# start of DATASET CONTENT
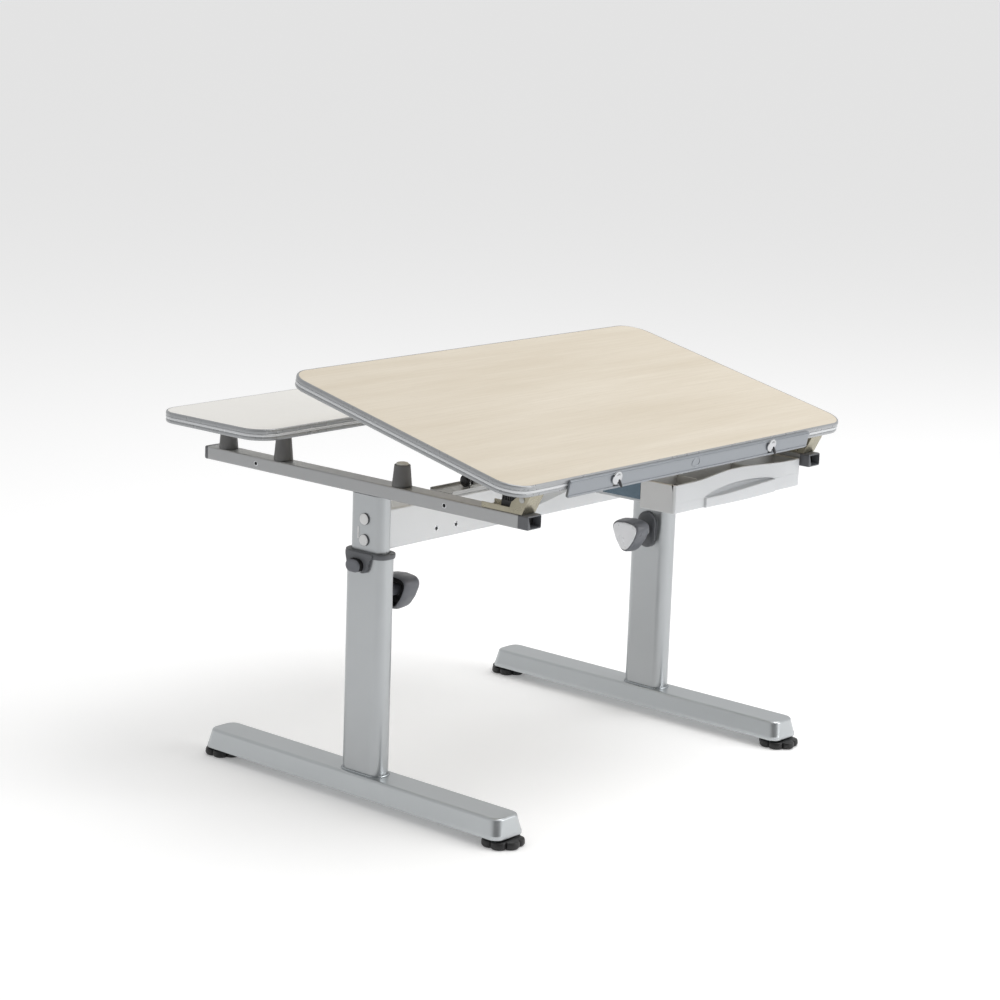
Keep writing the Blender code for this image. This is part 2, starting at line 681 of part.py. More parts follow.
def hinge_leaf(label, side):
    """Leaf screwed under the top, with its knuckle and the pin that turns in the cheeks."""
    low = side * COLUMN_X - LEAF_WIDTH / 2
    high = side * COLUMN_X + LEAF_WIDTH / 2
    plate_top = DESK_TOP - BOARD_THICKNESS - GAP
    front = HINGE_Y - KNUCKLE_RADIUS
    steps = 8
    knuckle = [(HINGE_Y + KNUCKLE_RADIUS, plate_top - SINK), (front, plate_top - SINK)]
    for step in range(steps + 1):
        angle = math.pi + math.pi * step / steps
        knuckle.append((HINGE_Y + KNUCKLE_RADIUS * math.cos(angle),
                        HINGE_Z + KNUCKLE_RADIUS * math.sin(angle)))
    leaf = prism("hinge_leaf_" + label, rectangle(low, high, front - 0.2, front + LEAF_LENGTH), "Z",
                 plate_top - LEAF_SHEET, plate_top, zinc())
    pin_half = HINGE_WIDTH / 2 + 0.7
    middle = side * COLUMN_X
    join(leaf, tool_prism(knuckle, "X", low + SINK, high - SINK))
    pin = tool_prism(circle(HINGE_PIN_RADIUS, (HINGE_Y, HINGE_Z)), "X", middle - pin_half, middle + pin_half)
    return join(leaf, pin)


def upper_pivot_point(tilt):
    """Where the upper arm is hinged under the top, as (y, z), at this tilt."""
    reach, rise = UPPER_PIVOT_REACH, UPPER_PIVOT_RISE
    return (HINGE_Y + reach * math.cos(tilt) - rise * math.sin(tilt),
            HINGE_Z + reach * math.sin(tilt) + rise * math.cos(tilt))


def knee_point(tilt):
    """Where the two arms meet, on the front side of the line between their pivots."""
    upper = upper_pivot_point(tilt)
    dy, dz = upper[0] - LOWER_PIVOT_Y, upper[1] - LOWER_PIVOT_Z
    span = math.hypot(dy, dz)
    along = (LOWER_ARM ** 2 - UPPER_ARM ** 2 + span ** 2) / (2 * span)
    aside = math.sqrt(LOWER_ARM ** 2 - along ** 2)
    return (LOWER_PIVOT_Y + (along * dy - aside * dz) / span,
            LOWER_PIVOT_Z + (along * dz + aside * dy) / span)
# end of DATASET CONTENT
## WHAT IS BEING ASKED
Print exactly, and only, the lines beginning at the top of the listing and ending at the line with "HINGE_Z + reach".

## TASK ANSWER
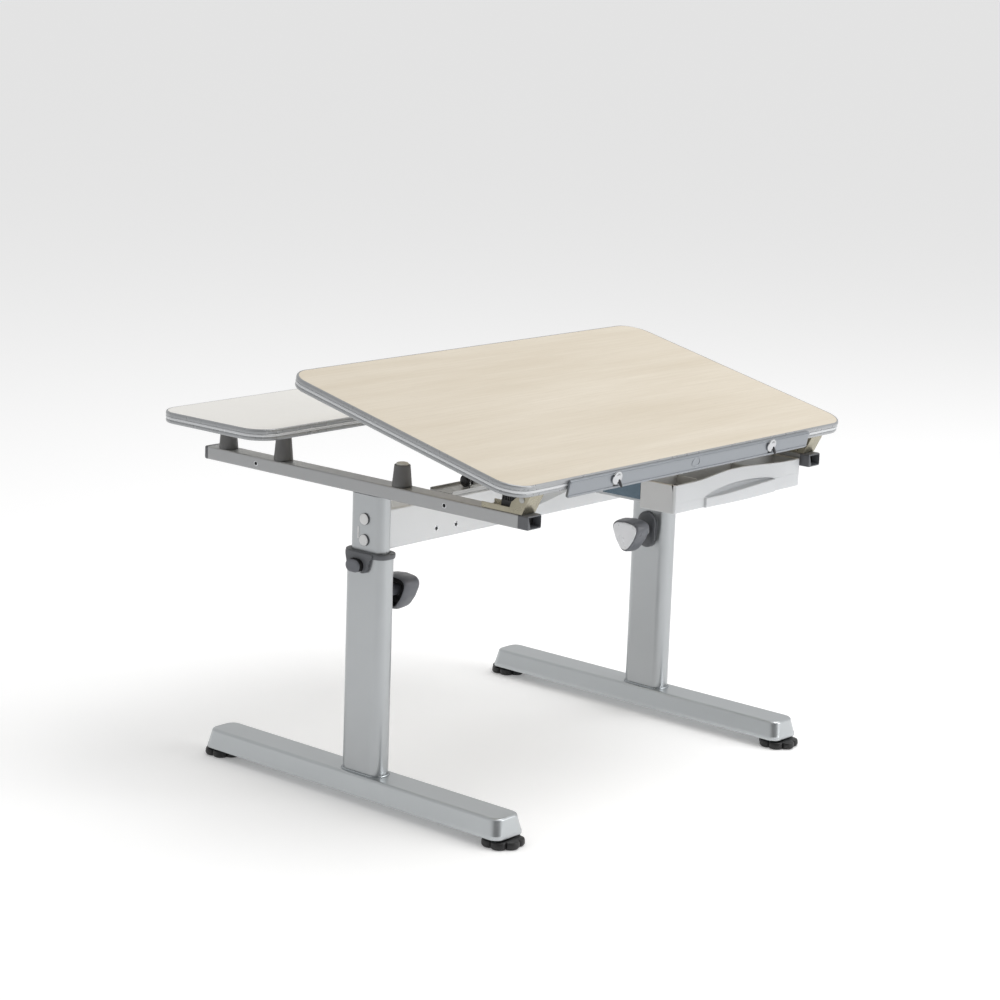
Keep writing the Blender code for this image. This is part 2, starting at line 681 of part.py. More parts follow.
def hinge_leaf(label, side):
    """Leaf screwed under the top, with its knuckle and the pin that turns in the cheeks."""
    low = side * COLUMN_X - LEAF_WIDTH / 2
    high = side * COLUMN_X + LEAF_WIDTH / 2
    plate_top = DESK_TOP - BOARD_THICKNESS - GAP
    front = HINGE_Y - KNUCKLE_RADIUS
    steps = 8
    knuckle = [(HINGE_Y + KNUCKLE_RADIUS, plate_top - SINK), (front, plate_top - SINK)]
    for step in range(steps + 1):
        angle = math.pi + math.pi * step / steps
        knuckle.append((HINGE_Y + KNUCKLE_RADIUS * math.cos(angle),
                        HINGE_Z + KNUCKLE_RADIUS * math.sin(angle)))
    leaf = prism("hinge_leaf_" + label, rectangle(low, high, front - 0.2, front + LEAF_LENGTH), "Z",
                 plate_top - LEAF_SHEET, plate_top, zinc())
    pin_half = HINGE_WIDTH / 2 + 0.7
    middle = side * COLUMN_X
    join(leaf, tool_prism(knuckle, "X", low + SINK, high - SINK))
    pin = tool_prism(circle(HINGE_PIN_RADIUS, (HINGE_Y, HINGE_Z)), "X", middle - pin_half, middle + pin_half)
    return join(leaf, pin)


def upper_pivot_point(tilt):
    """Where the upper arm is hinged under the top, as (y, z), at this tilt."""
    reach, rise = UPPER_PIVOT_REACH, UPPER_PIVOT_RISE
    return (HINGE_Y + reach * math.cos(tilt) - rise * math.sin(tilt),
            HINGE_Z + reach * math.sin(tilt) + rise * math.cos(tilt))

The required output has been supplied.